#### [Short problem]
Your task is to copy every record exactly.

-- Start Data shown --

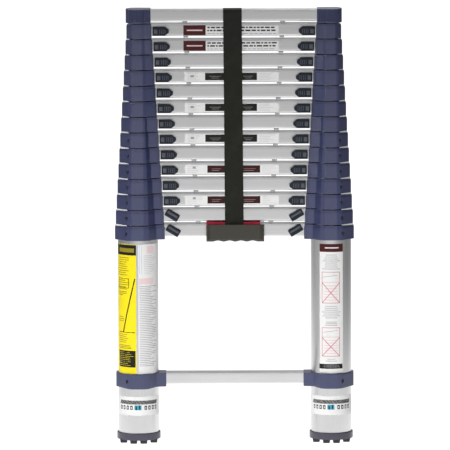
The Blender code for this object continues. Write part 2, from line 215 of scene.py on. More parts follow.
def smudge_group():
    """Soft cloudy patches, from 0 to 1, for hand marks, dust and uneven gloss."""
    group, given, result = effect_group(
        "handling_marks",
        [("Scale", "NodeSocketFloat", 20.0), ("Cover", "NodeSocketFloat", 0.5)],
        [("Mark", "NodeSocketFloat")],
    )
    place = add_node(group, "TexCoord").outputs["Object"]
    cloud = {"Vector": place, "Scale": given.outputs["Scale"], "Detail": 6, "Roughness": 0.6}
    noise = add_node(group, "TexNoise", cloud)
    lowest = arithmetic(group, "SUBTRACT", 0.85, given.outputs["Cover"])
    mark = ramp_node(group, noise.outputs["Fac"], lowest, 0.9, 0, 1)
    group.links.new(mark, result.inputs["Mark"])
    return group


STREAKS = streak_group()
MARKS = smudge_group()


def blank_material(name, roughness, metallic=0.0):
    made = bpy.data.materials.new(name)
    made.use_nodes = True
    shader = made.node_tree.nodes["Principled BSDF"]
    shader.inputs["Roughness"].default_value = roughness
    shader.inputs["Metallic"].default_value = metallic
    return made, shader


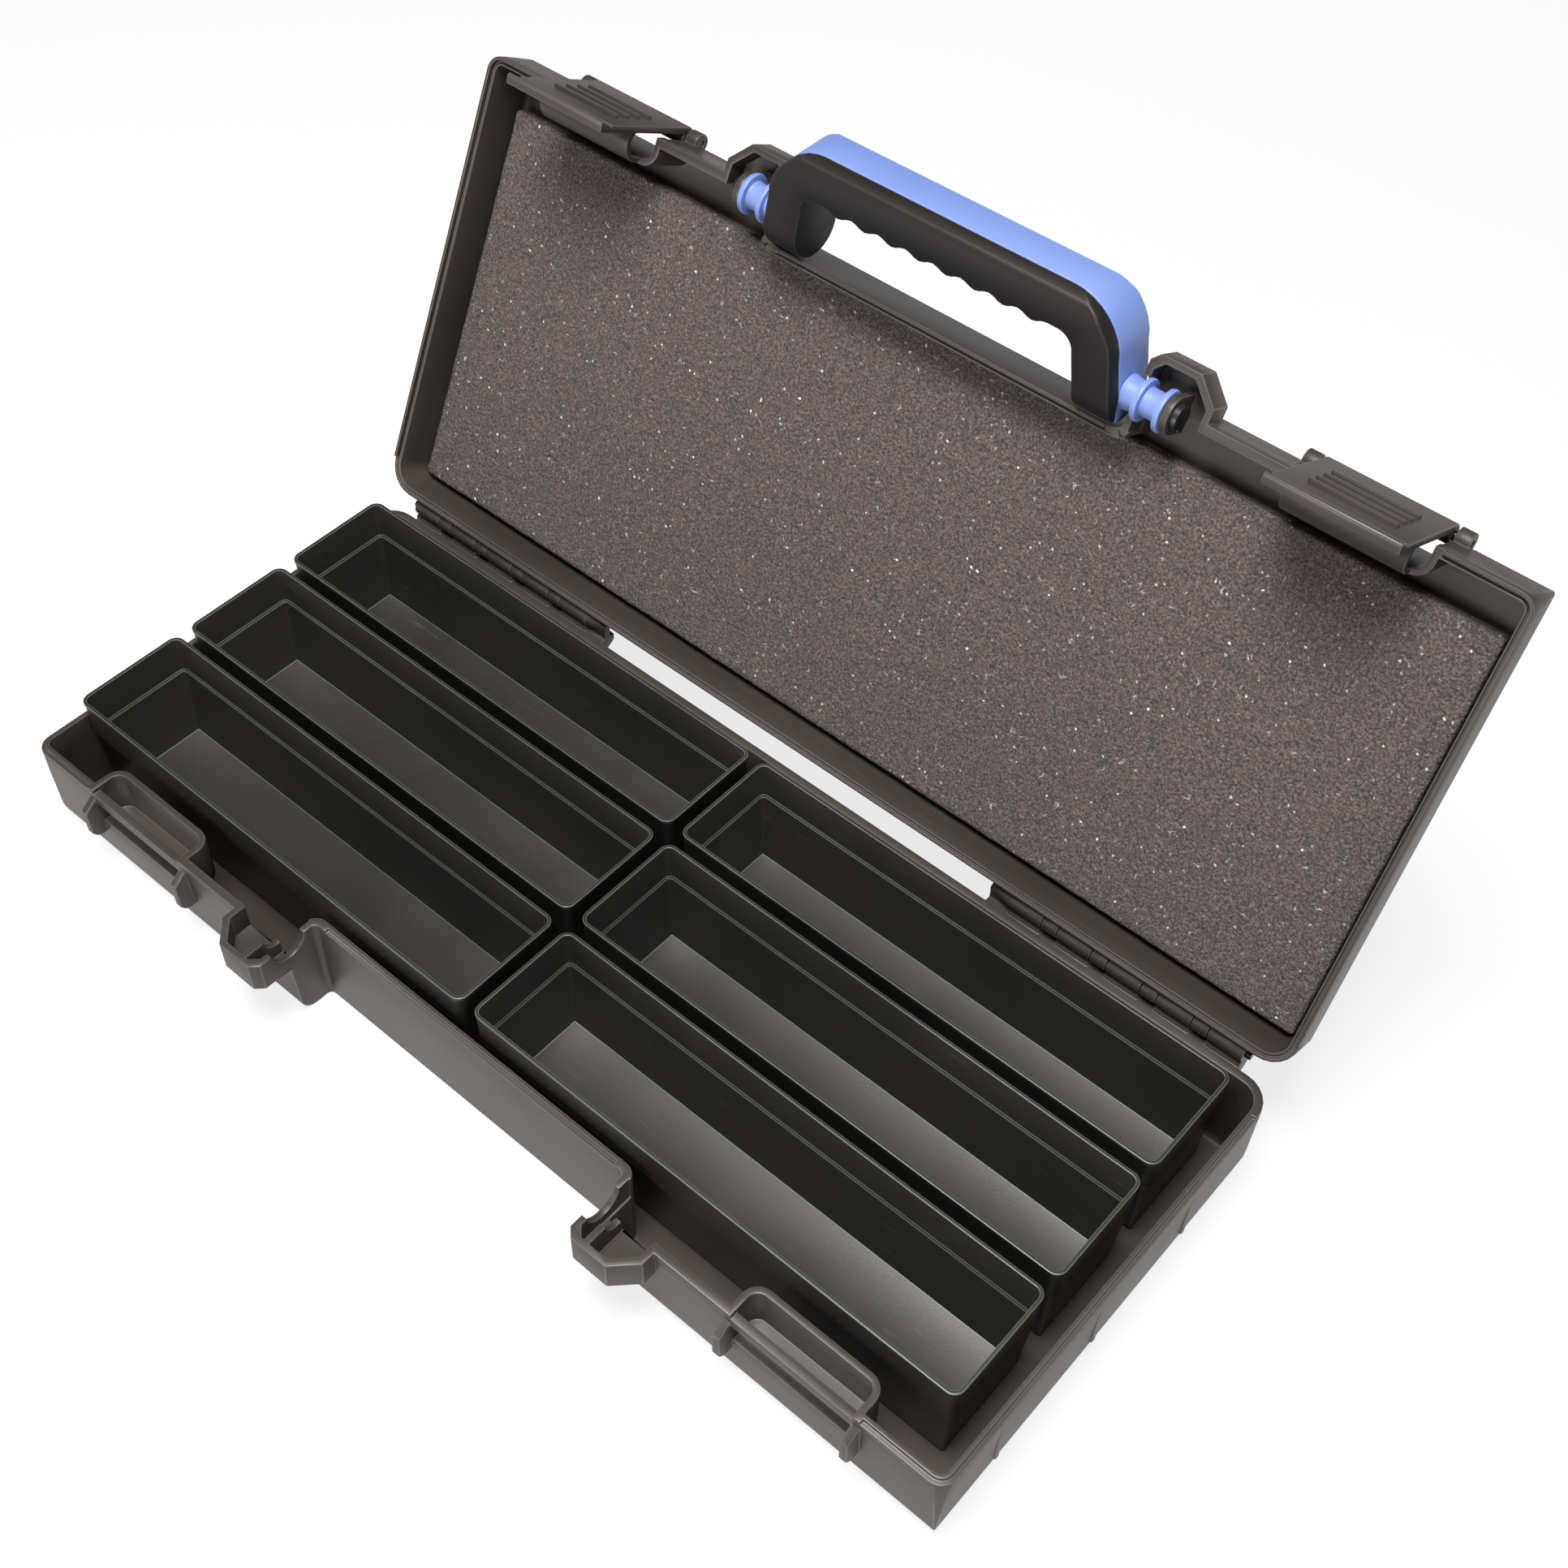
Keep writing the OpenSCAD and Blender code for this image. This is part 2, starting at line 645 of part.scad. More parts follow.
module handle_pin(side) {
    color(pin_colour) lid_place() mirrored(side) difference() {
        union() {
            x_rod(spool_x - 1.5, head_x + cut, pivot_y, pivot_z, pivot_pin_r);
            x_rod(head_x, head_x + pivot_head_t, pivot_y, pivot_z, pivot_head_r);
        }
        block(head_x + pivot_head_t - slot_d, pivot_y - web_r, pivot_z - slot_w / 2,
              head_x + pivot_head_t + 1, pivot_y + web_r, pivot_z + slot_w / 2);
    }
}

// The latch's section in Y and Z: a plate with a finger lip, closed against the front wall
function plate_points() =
    let (y = plate_y, z0 = latch_z - latch_drop, in = plate_y + latch_t)
    [[latch_y, latch_z + latch_barrel_r], [latch_y - 1.6, latch_z + latch_barrel_r - 0.4], [y, latch_z],
     [y, z0 + 6.5], [y + 0.5, z0 + 6], [y + 0.5, z0 + 5.4], [y, z0 + 4.9], [y - 1.2, z0 + 1.2], [y - 1, z0 + 0.3],
     [y - 0.2, z0], [in, z0 + 0.6], [in + 0.2, z0 + 4], [in, z0 + 6], [in, latch_z - 2], [latch_y, latch_z - 2]];

module rolled_hook(x0, x1) {
    translate([x0, hook_y, hook_z]) rotate([90, 0, 90]) linear_extrude(x1 - x0) difference() {
        circle(r = hook_r, $fn = round_fn);
        circle(r = hook_r - hook_t, $fn = round_fn);
        polygon([[0, 0], [-hook_r * 1.3, 0.6 * hook_r], [-hook_r * 1.3, 2 * hook_r], [hook_r * 1.6, 2 * hook_r],
                 [hook_r * 1.6, 0.6 * hook_r]]);
    }
}

module latch(side) {
    x0 = latch_x - latch_l / 2;
    x1 = latch_x + latch_l / 2;
    color(shell_colour) lid_place() mirrored(side) difference() {
        union() {
            x_rod(x0, x1, latch_y, latch_z, latch_barrel_r);
            x_profile(x0, x1, plate_points());
            difference() {
                rolled_hook(x0 + 1.5, x1 - 1.5);
                block(x0, plate_y - hook_r, 0, x1, plate_y + latch_t / 2, top_z);
            }
        }
        x_rod(x0 - 1, x1 + 1, latch_y, latch_z, latch_pin_r + run_gap);
    }
}

module latch_pin(side) {
    color(pin_colour) lid_place() mirrored(side)
        x_rod(pocket_x - latch_boss_l + 0.5, pocket_x + pocket_l + latch_boss_l - 0.5, latch_y, latch_z, latch_pin_r);
}

module hinge_pin(side) {
    color(pin_colour) mirrored(side)
        x_rod(hinge_x + 0.5, hinge_x + hinge_l + 2, hinge_y, hinge_z, hinge_pin_r);
}

base_shell();
lid_shell();
foam_liner();
bin(-1, -1);  // bin_front_left
bin(1, -1);  // bin_front_right
bin(-1, 0);  // bin_middle_left
bin(1, 0);  // bin_middle_right
bin(-1, 1);  // bin_rear_left
bin(1, 1);  // bin_rear_right
handle_shell();
handle_grip();
handle_pin(-1);  // handle_pin_left
handle_pin(1);  // handle_pin_right
latch(-1);  // latch_left
latch(1);  // latch_right
latch_pin(-1);  // latch_pin_left
latch_pin(1);  // latch_pin_right
hinge_pin(-1);  // hinge_pin_left
hinge_pin(1);  // hinge_pin_right
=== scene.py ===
import math
import bpy
from mathutils import Matrix, Vector


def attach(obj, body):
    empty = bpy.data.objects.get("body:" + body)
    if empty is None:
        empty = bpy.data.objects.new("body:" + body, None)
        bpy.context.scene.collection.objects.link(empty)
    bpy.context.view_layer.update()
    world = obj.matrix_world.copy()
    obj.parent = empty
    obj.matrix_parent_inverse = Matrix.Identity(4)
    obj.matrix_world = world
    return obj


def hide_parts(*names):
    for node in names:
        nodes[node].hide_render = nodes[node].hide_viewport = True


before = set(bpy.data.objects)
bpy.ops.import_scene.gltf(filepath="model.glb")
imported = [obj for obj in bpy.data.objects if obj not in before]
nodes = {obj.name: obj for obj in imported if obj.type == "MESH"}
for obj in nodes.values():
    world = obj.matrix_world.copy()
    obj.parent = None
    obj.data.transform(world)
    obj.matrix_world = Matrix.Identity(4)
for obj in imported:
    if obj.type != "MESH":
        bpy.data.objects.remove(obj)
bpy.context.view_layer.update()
print("frame loaded:", len(nodes), "nodes")


# small tools

def deselectAll():
    if bpy.context.object and bpy.context.object.mode != "OBJECT":
        bpy.ops.object.mode_set(mode="OBJECT")
    bpy.ops.object.select_all(action="DESELECT")


def pick(obj):
    deselectAll()
    obj.select_set(True)
    bpy.context.view_layer.objects.active = obj


def editMesh(obj, *steps):
    # each step is an edit-mode operator with its settings
    pick(obj)
    bpy.ops.object.mode_set(mode="EDIT")
    bpy.ops.mesh.select_all(action="SELECT")
    for operator, settings in steps:
        operator(**settings)
    bpy.ops.object.mode_set(mode="OBJECT")


def applyAll(obj):
    pick(obj)
    for modifier in list(obj.modifiers):
        bpy.ops.object.modifier_apply(modifier=modifier.name)


# lengths in metres, angles in degrees
mend = {"mergeWithin": 0.000002, "flatWithin": 0.4}
smooth = {"segments": 2, "fromAngle": 32, "cornerAngle": 50}


def copyOfNode(nodeName, pieceName):
    # the CAD mesh, merged, with its flat faces put back together and cut into well shaped triangles
    mesh = nodes[nodeName].data.copy()
    mesh.materials.clear()
    obj = bpy.data.objects.new(pieceName, mesh)
    bpy.context.scene.collection.objects.link(obj)
    pick(obj)
    bpy.ops.mesh.customdata_custom_splitnormals_clear()
    editMesh(obj,
             (bpy.ops.mesh.remove_doubles, {"threshold": mend["mergeWithin"]}),
             (bpy.ops.mesh.dissolve_limited, {"angle_limit": math.radians(mend["flatWithin"])}),
             (bpy.ops.mesh.quads_convert_to_tris, {"quad_method": "BEAUTY", "ngon_method": "BEAUTY"}))
    return obj


def addBevel(obj, width, segments, fromAngle):
    bevel = obj.modifiers.new("edges", "BEVEL")
    bevel.limit_method = "ANGLE"
    bevel.angle_limit = math.radians(fromAngle)
    bevel.width = width
    bevel.segments = segments
    return bevel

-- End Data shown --

#### [Reply]
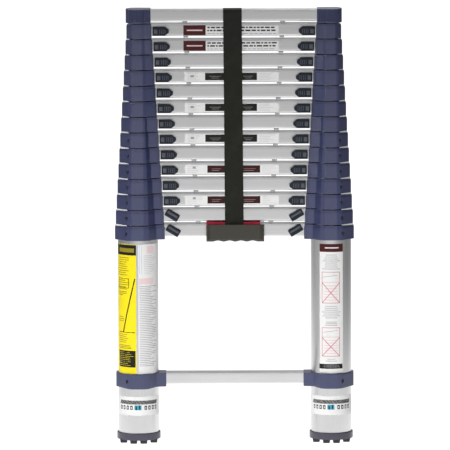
The Blender code for this object continues. Write part 2, from line 215 of scene.py on. More parts follow.
def smudge_group():
    """Soft cloudy patches, from 0 to 1, for hand marks, dust and uneven gloss."""
    group, given, result = effect_group(
        "handling_marks",
        [("Scale", "NodeSocketFloat", 20.0), ("Cover", "NodeSocketFloat", 0.5)],
        [("Mark", "NodeSocketFloat")],
    )
    place = add_node(group, "TexCoord").outputs["Object"]
    cloud = {"Vector": place, "Scale": given.outputs["Scale"], "Detail": 6, "Roughness": 0.6}
    noise = add_node(group, "TexNoise", cloud)
    lowest = arithmetic(group, "SUBTRACT", 0.85, given.outputs["Cover"])
    mark = ramp_node(group, noise.outputs["Fac"], lowest, 0.9, 0, 1)
    group.links.new(mark, result.inputs["Mark"])
    return group


STREAKS = streak_group()
MARKS = smudge_group()


def blank_material(name, roughness, metallic=0.0):
    made = bpy.data.materials.new(name)
    made.use_nodes = True
    shader = made.node_tree.nodes["Principled BSDF"]
    shader.inputs["Roughness"].default_value = roughness
    shader.inputs["Metallic"].default_value = metallic
    return made, shader


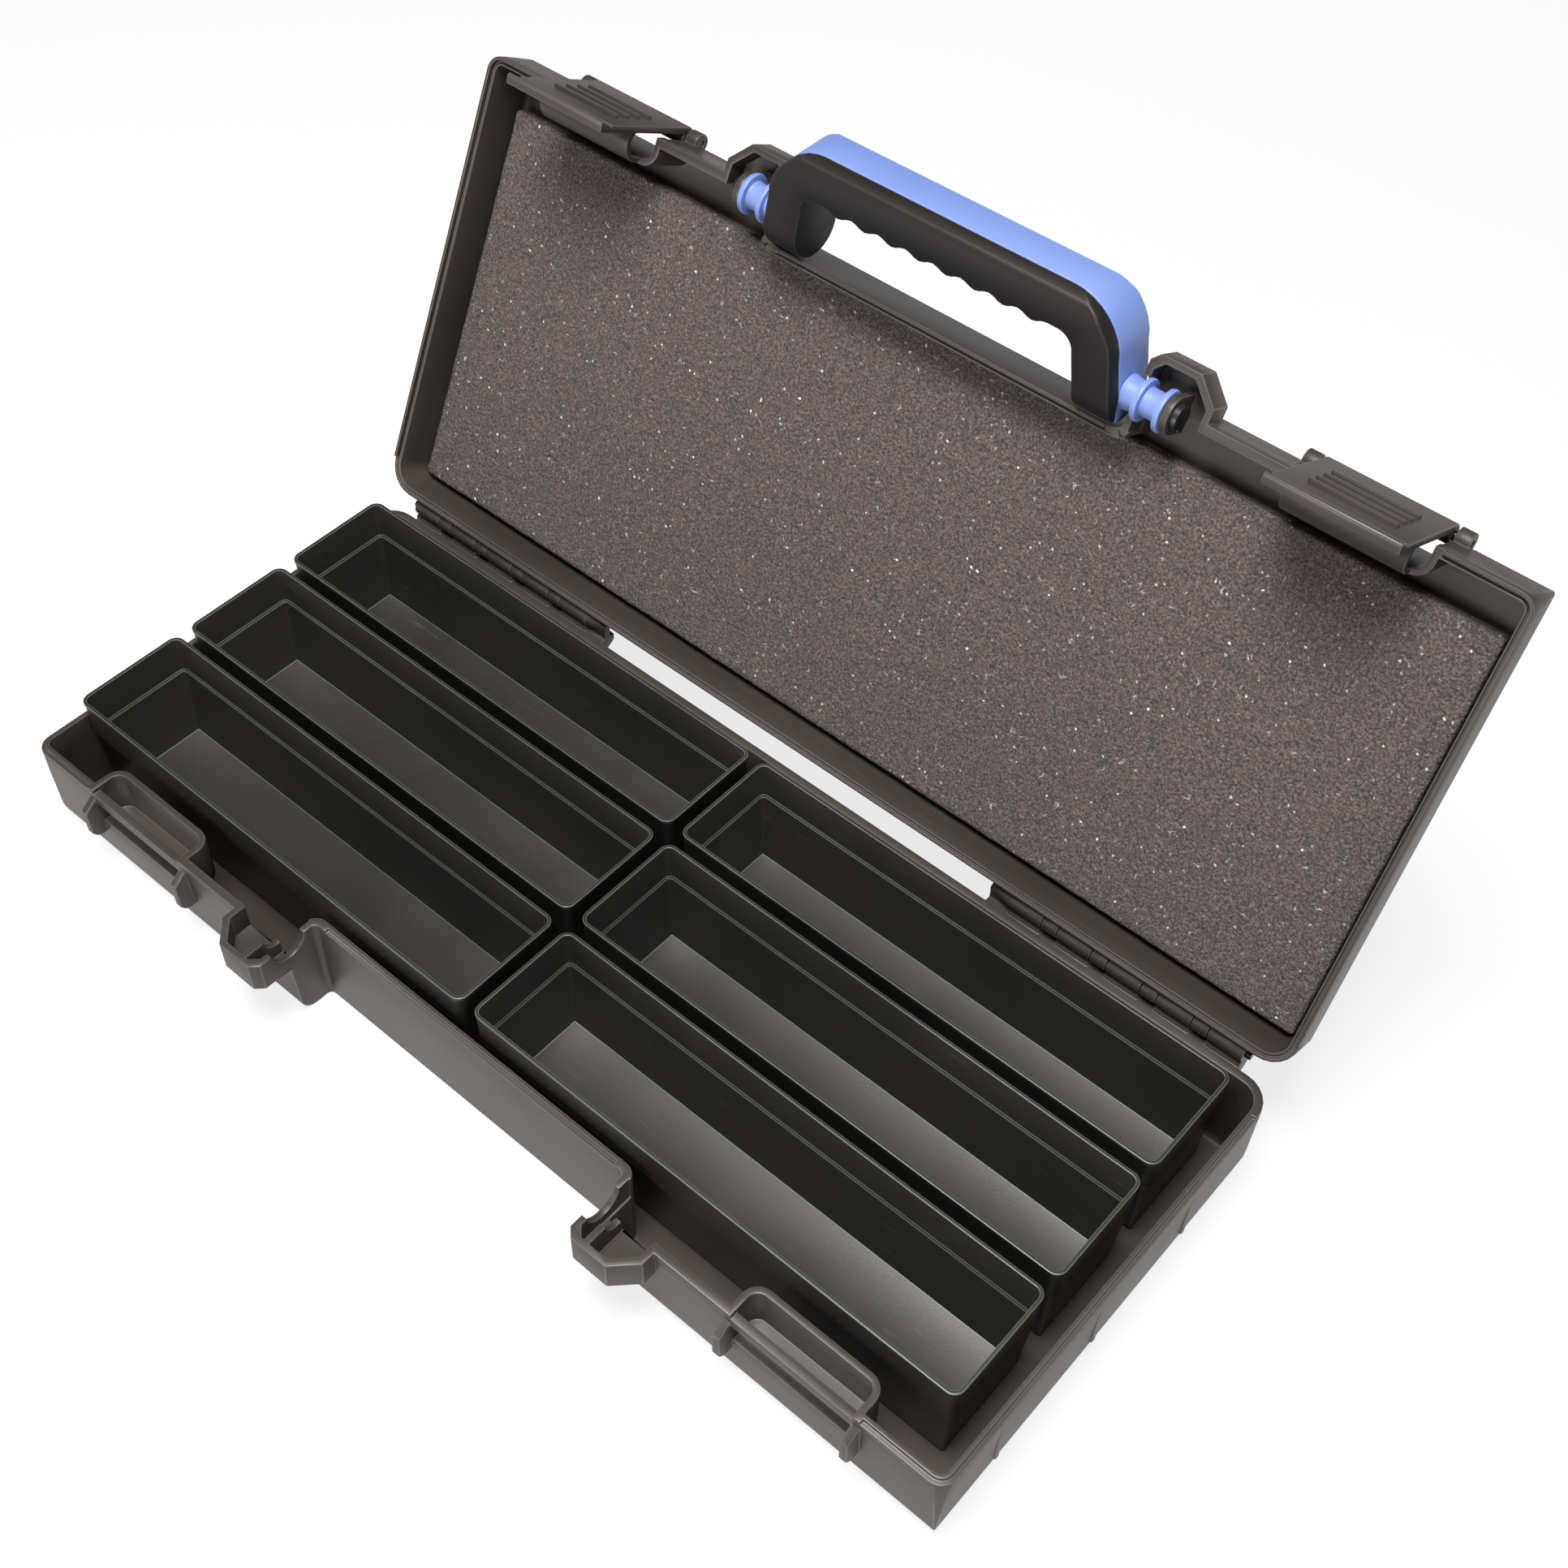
Keep writing the OpenSCAD and Blender code for this image. This is part 2, starting at line 645 of part.scad. More parts follow.
module handle_pin(side) {
    color(pin_colour) lid_place() mirrored(side) difference() {
        union() {
            x_rod(spool_x - 1.5, head_x + cut, pivot_y, pivot_z, pivot_pin_r);
            x_rod(head_x, head_x + pivot_head_t, pivot_y, pivot_z, pivot_head_r);
        }
        block(head_x + pivot_head_t - slot_d, pivot_y - web_r, pivot_z - slot_w / 2,
              head_x + pivot_head_t + 1, pivot_y + web_r, pivot_z + slot_w / 2);
    }
}

// The latch's section in Y and Z: a plate with a finger lip, closed against the front wall
function plate_points() =
    let (y = plate_y, z0 = latch_z - latch_drop, in = plate_y + latch_t)
    [[latch_y, latch_z + latch_barrel_r], [latch_y - 1.6, latch_z + latch_barrel_r - 0.4], [y, latch_z],
     [y, z0 + 6.5], [y + 0.5, z0 + 6], [y + 0.5, z0 + 5.4], [y, z0 + 4.9], [y - 1.2, z0 + 1.2], [y - 1, z0 + 0.3],
     [y - 0.2, z0], [in, z0 + 0.6], [in + 0.2, z0 + 4], [in, z0 + 6], [in, latch_z - 2], [latch_y, latch_z - 2]];

module rolled_hook(x0, x1) {
    translate([x0, hook_y, hook_z]) rotate([90, 0, 90]) linear_extrude(x1 - x0) difference() {
        circle(r = hook_r, $fn = round_fn);
        circle(r = hook_r - hook_t, $fn = round_fn);
        polygon([[0, 0], [-hook_r * 1.3, 0.6 * hook_r], [-hook_r * 1.3, 2 * hook_r], [hook_r * 1.6, 2 * hook_r],
                 [hook_r * 1.6, 0.6 * hook_r]]);
    }
}

module latch(side) {
    x0 = latch_x - latch_l / 2;
    x1 = latch_x + latch_l / 2;
    color(shell_colour) lid_place() mirrored(side) difference() {
        union() {
            x_rod(x0, x1, latch_y, latch_z, latch_barrel_r);
            x_profile(x0, x1, plate_points());
            difference() {
                rolled_hook(x0 + 1.5, x1 - 1.5);
                block(x0, plate_y - hook_r, 0, x1, plate_y + latch_t / 2, top_z);
            }
        }
        x_rod(x0 - 1, x1 + 1, latch_y, latch_z, latch_pin_r + run_gap);
    }
}

module latch_pin(side) {
    color(pin_colour) lid_place() mirrored(side)
        x_rod(pocket_x - latch_boss_l + 0.5, pocket_x + pocket_l + latch_boss_l - 0.5, latch_y, latch_z, latch_pin_r);
}

module hinge_pin(side) {
    color(pin_colour) mirrored(side)
        x_rod(hinge_x + 0.5, hinge_x + hinge_l + 2, hinge_y, hinge_z, hinge_pin_r);
}

base_shell();
lid_shell();
foam_liner();
bin(-1, -1);  // bin_front_left
bin(1, -1);  // bin_front_right
bin(-1, 0);  // bin_middle_left
bin(1, 0);  // bin_middle_right
bin(-1, 1);  // bin_rear_left
bin(1, 1);  // bin_rear_right
handle_shell();
handle_grip();
handle_pin(-1);  // handle_pin_left
handle_pin(1);  // handle_pin_right
latch(-1);  // latch_left
latch(1);  // latch_right
latch_pin(-1);  // latch_pin_left
latch_pin(1);  // latch_pin_right
hinge_pin(-1);  // hinge_pin_left
hinge_pin(1);  // hinge_pin_right
=== scene.py ===
import math
import bpy
from mathutils import Matrix, Vector


def attach(obj, body):
    empty = bpy.data.objects.get("body:" + body)
    if empty is None:
        empty = bpy.data.objects.new("body:" + body, None)
        bpy.context.scene.collection.objects.link(empty)
    bpy.context.view_layer.update()
    world = obj.matrix_world.copy()
    obj.parent = empty
    obj.matrix_parent_inverse = Matrix.Identity(4)
    obj.matrix_world = world
    return obj


def hide_parts(*names):
    for node in names:
        nodes[node].hide_render = nodes[node].hide_viewport = True


before = set(bpy.data.objects)
bpy.ops.import_scene.gltf(filepath="model.glb")
imported = [obj for obj in bpy.data.objects if obj not in before]
nodes = {obj.name: obj for obj in imported if obj.type == "MESH"}
for obj in nodes.values():
    world = obj.matrix_world.copy()
    obj.parent = None
    obj.data.transform(world)
    obj.matrix_world = Matrix.Identity(4)
for obj in imported:
    if obj.type != "MESH":
        bpy.data.objects.remove(obj)
bpy.context.view_layer.update()
print("frame loaded:", len(nodes), "nodes")


# small tools

def deselectAll():
    if bpy.context.object and bpy.context.object.mode != "OBJECT":
        bpy.ops.object.mode_set(mode="OBJECT")
    bpy.ops.object.select_all(action="DESELECT")


def pick(obj):
    deselectAll()
    obj.select_set(True)
    bpy.context.view_layer.objects.active = obj


def editMesh(obj, *steps):
    # each step is an edit-mode operator with its settings
    pick(obj)
    bpy.ops.object.mode_set(mode="EDIT")
    bpy.ops.mesh.select_all(action="SELECT")
    for operator, settings in steps:
        operator(**settings)
    bpy.ops.object.mode_set(mode="OBJECT")


def applyAll(obj):
    pick(obj)
    for modifier in list(obj.modifiers):
        bpy.ops.object.modifier_apply(modifier=modifier.name)


# lengths in metres, angles in degrees
mend = {"mergeWithin": 0.000002, "flatWithin": 0.4}
smooth = {"segments": 2, "fromAngle": 32, "cornerAngle": 50}


def copyOfNode(nodeName, pieceName):
    # the CAD mesh, merged, with its flat faces put back together and cut into well shaped triangles
    mesh = nodes[nodeName].data.copy()
    mesh.materials.clear()
    obj = bpy.data.objects.new(pieceName, mesh)
    bpy.context.scene.collection.objects.link(obj)
    pick(obj)
    bpy.ops.mesh.customdata_custom_splitnormals_clear()
    editMesh(obj,
             (bpy.ops.mesh.remove_doubles, {"threshold": mend["mergeWithin"]}),
             (bpy.ops.mesh.dissolve_limited, {"angle_limit": math.radians(mend["flatWithin"])}),
             (bpy.ops.mesh.quads_convert_to_tris, {"quad_method": "BEAUTY", "ngon_method": "BEAUTY"}))
    return obj


def addBevel(obj, width, segments, fromAngle):
    bevel = obj.modifiers.new("edges", "BEVEL")
    bevel.limit_method = "ANGLE"
    bevel.angle_limit = math.radians(fromAngle)
    bevel.width = width
    bevel.segments = segments
    return bevel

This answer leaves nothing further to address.